The Cafe Noir can be best described as a seedy, yet well-established night club where the patrons’ secrets are stored, even if they’re not all quite true.
Toward the beginning, Ms. Toreau wanders out into the audience to describe some of the alleged misdeeds some of the “regulars” have committed. It’s a fun way to engage the audience by making them feel like they’re all characters, as well, who could be called upon at any given moment in the show.
This form of audience interaction continues as a prop central to the story is left on a table and after the first course, the actors wander through the crowd giving mini improv performances for individual tables, leaving faux business cards and dishing gossip about the other characters.
The story, by the way, involves Mr. Archer’s investigation into who killed Toreau as well as two other souls, Thursby and VanGilder, both played by Tim Stoddard, who also plays deputy investigator Rigfield toward the end. Dylan Storm played the three different characters for the first week’s shows, as well.
Joining Stevens and Stoddard were Melanie Hauer as the seductive siren Sheila Wonderly, pronounced “Wonder-LAY” for added effect, Dan Mitchell as the con artist/lawyer Simon Gutterman, Dave Hagins plays Archer, Tony Magnone plays the wonderfully-accented mobster Anthony Cairo and Pam Stoddard stars as the exotic Marie Larue, who we discover is a practicing Vodouisant.

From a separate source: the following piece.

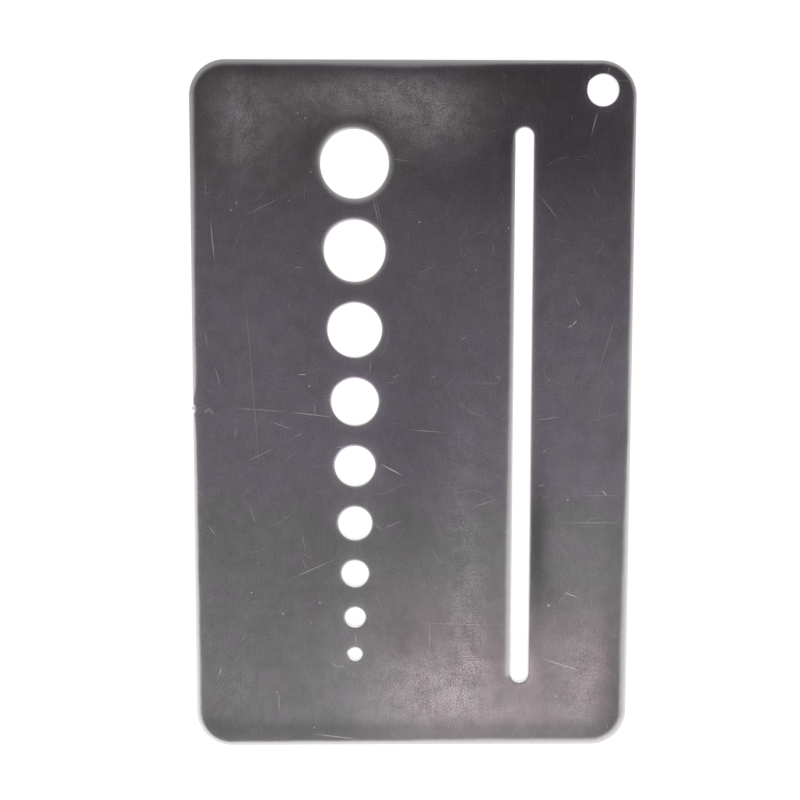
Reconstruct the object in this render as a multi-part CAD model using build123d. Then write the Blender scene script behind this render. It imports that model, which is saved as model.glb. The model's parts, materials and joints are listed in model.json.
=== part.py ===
from build123d import *

import os

# A screw size gauge: one flat steel card with nine graded holes, a long slot and a key ring hole.
# The card lies on the XY plane with +Z out of its face. The origin is the middle of its resting face,
# +Y runs along its length towards the largest hole, and +X points towards the slot.

# The card, in millimetres
card_width = 54.0
card_length = 85.0
card_thickness = 1.0
corner_radius = 4.4

# The tumbled outer edge, which rolls over further across the face than down the side
roll_across = 0.55
roll_down = 0.25
face_blend = 1.2
side_blend = 0.25

# The column of graded holes
hole_count = 9
smallest_hole = 1.8
hole_step = 0.82
column_from_left = 19.9
margin_above_holes = 8.23
margin_below_holes = 10.87

# The long slot, open from face to face
slot_width = 2.3
slot_from_right = 13.5
margin_past_slot = 8.0

# The key ring hole in the corner
ring_hole = 3.8
ring_from_right = 4.1
ring_from_top = 3.57

# The broken rims of every hole and of the slot
rim_break = 0.12

# The stub left on the long edge where the holding tab was broken off
tab_length = 1.4
tab_height = 0.25
tab_thickness = 0.5
tab_above_middle = 0.2

# How near two heights must be to count as the same
same_height = 0.001

# Places worked out from the sizes above
left, right = -card_width / 2, card_width / 2
top = card_length / 2
hole_sizes = [smallest_hole + step * hole_step for step in reversed(range(hole_count))]
column_span = card_length - margin_above_holes - margin_below_holes
web = (column_span - sum(hole_sizes)) / (hole_count - 1)


def hole_places():
    """The centre and diameter of each graded hole, largest first, with equal webs between the rims."""
    places = []
    upper_rim = top - margin_above_holes
    for size in hole_sizes:
        places.append((left + column_from_left, upper_rim - size / 2, size))
        upper_rim -= size + web
    return places


def blank():
    """The sheet itself: a rounded rectangle whose cut edge is rolled over on both faces."""
    sheet = extrude(RectangleRounded(card_width, card_length, corner_radius), card_thickness)
    down = min(roll_down, card_thickness / 4)
    for end in (0, -1):
        face = sheet.faces().sort_by(Axis.Z)[end]
        sheet = chamfer(face.edges(), roll_across, down, reference=face)
    flat_faces = sheet.faces().filter_by(Axis.Z)
    sheet = fillet(flat_faces.edges(), face_blend)
    shoulder = card_thickness / 2 - down
    side_edges = [
        edge for edge in sheet.edges()
        if abs(abs(edge.center().Z - card_thickness / 2) - shoulder) < same_height
    ]
    return fillet(side_edges, side_blend)


def tab_stub():
    """A low bow on the left edge, thinner than the sheet and rooted inside it."""
    middle = tab_above_middle
    root = left + roll_across
    bow = ThreePointArc(
        (left, middle - tab_length / 2),
        (left - tab_height, middle),
        (left, middle + tab_length / 2),
    )
    back = Polyline(
        (left, middle + tab_length / 2),
        (root, middle + tab_length / 2),
        (root, middle - tab_length / 2),
        (left, middle - tab_length / 2),
    )
    stub = extrude(make_face(bow + back), tab_thickness)
    return Pos(0, 0, (card_thickness - tab_thickness) / 2) * stub


def openings():
    """The sketch of everything cut through the sheet."""
    sketch = Sketch()
    for x, y, size in hole_places():
        sketch += Pos(x, y) * Circle(size / 2)
    sketch += Pos(right - ring_from_right, top - ring_from_top) * Circle(ring_hole / 2)
    slot_length = card_length - 2 * margin_past_slot
    sketch += Pos(right - slot_from_right, 0) * SlotOverall(slot_length, slot_width, rotation=90)
    return sketch


def gauge():
    """The finished card: the blank with its stub, then the openings with broken rims."""
    body = blank() + tab_stub()
    cut = body - extrude(openings(), card_thickness)
    rims = [
        edge
        for face in cut.faces().filter_by(Axis.Z)
        if min(abs(face.center().Z), abs(face.center().Z - card_thickness)) < same_height
        for wire in face.inner_wires()
        for edge in wire.edges()
    ]
    return chamfer(rims, rim_break)


def main():
    plate = gauge()
    plate.label = "gauge_plate"
    os.makedirs("parts", exist_ok=True)
    export_step(plate, "parts/gauge_plate.step")
    print("web between holes", round(web, 3))
    for x, y, size in hole_places():
        print("hole", round(size, 2), "at", round(x, 3), round(y, 3))


main()
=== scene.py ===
"""The looks of the screw size gauge, a flat tumbled steel card lying on a pale floor.

Sizes and places are in millimetres in the card's own frame, and become metres where a mesh or an object
is made. The card lies on the XY plane, +Y runs towards its largest hole and +X towards its slot.
"""

import json
import math

import bpy
import numpy as np
from mathutils.geometry import delaunay_2d_cdt
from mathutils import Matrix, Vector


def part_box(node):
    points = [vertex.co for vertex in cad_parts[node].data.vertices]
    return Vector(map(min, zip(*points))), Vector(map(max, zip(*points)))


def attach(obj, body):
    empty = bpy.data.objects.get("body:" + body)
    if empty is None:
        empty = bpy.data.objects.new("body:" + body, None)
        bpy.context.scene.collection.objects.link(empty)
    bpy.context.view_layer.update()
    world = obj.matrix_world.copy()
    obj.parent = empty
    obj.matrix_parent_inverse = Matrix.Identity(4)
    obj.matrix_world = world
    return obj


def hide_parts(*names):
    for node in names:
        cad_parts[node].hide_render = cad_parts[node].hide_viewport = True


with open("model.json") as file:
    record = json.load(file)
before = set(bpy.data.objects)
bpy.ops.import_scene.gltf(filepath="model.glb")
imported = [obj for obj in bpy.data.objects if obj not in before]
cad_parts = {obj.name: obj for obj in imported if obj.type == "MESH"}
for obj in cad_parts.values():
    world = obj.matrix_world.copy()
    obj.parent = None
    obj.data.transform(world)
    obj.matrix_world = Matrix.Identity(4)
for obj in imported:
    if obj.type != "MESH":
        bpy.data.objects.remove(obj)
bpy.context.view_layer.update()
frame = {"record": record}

metre = 0.001

# The card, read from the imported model
box_low, box_high = (np.array(corner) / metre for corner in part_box("gauge_plate"))
half_width, half_length, thickness = box_high
tab_height = -box_low[0] - half_width
mid_height = thickness / 2
corner_radius = 4.4

# The long slot
slot_width = 2.3
slot_from_right = 13.5
margin_past_slot = 8.0

# The stub of the holding tab on the left edge
tab_length = 1.4
tab_above_middle = 0.2

# The rolled rims: how far each reaches across the face and how far it falls towards the wall
card_roll, card_fall = 0.74, 0.3
slot_roll, slot_fall = 0.45, 0.2
hole_roll, large_hole_roll, hole_fall = 0.34, 1.05, 0.07
ring_roll, ring_fall = 0.14, 0.06

# How far the worn walls of the slot and of the graded holes stand out into the opening
slot_bulge, hole_bulge = 0.045, 0.03

# Flat rows inside each roll: how far they reach from the card's edge, the slot and each hole's roll
card_apron, slot_apron, hole_apron = 1.3, 1.15, 0.12
apron_rows = np.array([1, 0.6, 0.3])

# Mesh steps: over the face, and along straight edges, arcs and the tab stub
face_step = 0.55
straight_step = 0.4
arc_step = 0.25
tab_step = 0.06

# The stub's steps reach this far from its middle, and the plain edge's steps keep this far away
tab_reach, tab_clear = 1.2, 1.4

# Points round a hole, rows in a roll, how near the face's own points come to a rim, and how near two
# points or numbers count as the same
hole_points = 96
rim_rows = 10
rim_gap = 0.25
same_place = 1e-6

# The lower face reads every pattern from this much farther along, so its marks are its own
lower_face_shift = 230.0

# Where the cutter entered each hole: its direction in degrees, its depth and its reach in degrees
cutter_entries = {
    "gauge_hole_1": (124, 0.06, 16),
    "gauge_hole_2": (143, 0.05, 16),
    "gauge_hole_3": (140, 0.05, 16),
    "gauge_hole_4": (145, 0.04, 16),
    "gauge_hole_5": (124, 0.04, 18),
    "gauge_hole_6": (322, 0.03, 18),
    "gauge_hole_7": (125, 0.03, 20),
    "gauge_hole_8": (236, 0.04, 22),
    "gauge_hole_9": (163, 0.11, 26),
    "ring_hole": (148, 0.06, 14),
}


def smooth(low, high, value):
    """The smooth step 3 t^2 - 2 t^3, where t runs from 0 at low to 1 at high."""
    t = np.clip((value - low) / (high - low), 0, 1)
    return t * t * (3 - 2 * t)


def hump(value, middle, reach):
    """A bump exp(-t^2), 1 at the middle, where t counts reaches away from it."""
    return np.exp(-(((value - middle) / reach) ** 2))


def segments(half_x, half_y, radius):
    """The lengths and starts of a rounded rectangle's four sides and four arcs, from the right side on."""
    side_x, side_y = 2 * (half_x - radius), 2 * (half_y - radius)
    arc = radius * math.pi / 2
    lengths = np.array([side_y, arc, side_x, arc, side_y, arc, side_x, arc])
    return lengths, np.concatenate([[0], np.cumsum(lengths)])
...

Each of these characters have a reason to want to see Toreau dead, although I can’t quite remember what they are. Nevertheless, each person could be his killer and part of the fun is trying to deduce who did it before Archer discovers it at the end.
The most entertaining part of the show is the dance scene between Thursby and Archer, which both Hagins and Stoddard expand upon for maximum comedic effect.
Picture if you will a man who has just been shot in the chest dancing to a catchy song with another man who’s trying to get him to spill the beans about who shot him. It’s that level of absurdity that makes this scene a joy to watch. It’s not realistic, but that’s kind of the point, and why it makes for excellent parody.
As far as props go, I thoroughly enjoyed reading the rap sheets on each of the characters, which one of the actors drops off on each table between acts for people to read. It’s a nice interactive element and one I saw people looking at for the rest of the show as they were trying to compare what they were reading to what they were seeing on stage. In a way it’s a pretty simple tool but one that pays big dividends for engaging the audience.
Without spoiling the ending, the person who I thought was the killer turned out to be correct. I suspected it toward the start and only due to a logical, “this is the most likely scenario in these types of cases,” type way.
The actors, as I said above, really made this show a success. Each one of them made their distinct, horribly flawed characters come to life with ease. I particularly enjoyed the times they broke the fourth wall to comment on how VanGilder’s dead body looked suspiciously like Thursly’s. I also found it clever in the way the actors hinted that the food would be coming out soon.
The only real issue I had was the noticeable lack of chemistry between Wonderly and Archer. Both times they kissed it just came across as more awkward than steamy.
Looking back at my reviews I’ve done over the years, this seems to be a common complaint, which may just show how hard it is to fake romantic chemistry on stage.
Nevertheless, the success of the show did not hinge on the perceived chemistry between these two characters. Instead it felt like a tacked on love story that the writers felt needed to be in there for some reason. I honestly think it would have been just as memorable without it.
The musical numbers had a few issues as well. The singing was at times solid, at times off-key and messy. The group singing came off much better than the solo voices, which again, goes back to how hard it is to sing on stage by yourself while commanding the presence of the audience.
If anything it makes you appreciate those who do it extremely well even more because of how difficult it really is. Having been in a few musicals myself, I can say with 100 percent certainty that singing on your own was the hardest things to do. I’ve seen people do it really well, and I’ve seen others do it awfully, but it’s a challenge for everyone who dare try it.
The dinner was decent for the most part. My steak was a little over-cooked but I still found it tasty. The salad was pretty plain and the dessert looked delicious.
Going forward, I fear that Act Normal might run out of ways to tell the same types of stories. I get that they keep doing murder mystery shows because people love them. However, there will reach a point where people who have been to three or four of them may start to yearn for something a bit different.
While I wouldn’t say they’ve reached that yet, and indeed they have done a few different non-murder mystery shows, I hope in the future that they continue to mix in different types of shows.
On the plus side, the consistency sets a standard of what people can expect. A bar of excellence if you will.
By setting that bar where it’s at now, they’ve made their work cut out for them going forward. The biggest challenge in that regard has to be finding new talent to rely on without making it seem as if you’ve seen the same old actors playing the same old characters again and again.
To be clear, that’s not what I’m saying is happening with Act Normal, but it’s something that they may want to keep in mind has the potential of happening in the future.
The Act Normal performance of “Murder at Cafe Noir,” struck me as a fun and entertaining parody. I knew what I was going to get, and it came across as advertised. That’s not always an easy thing to achieve.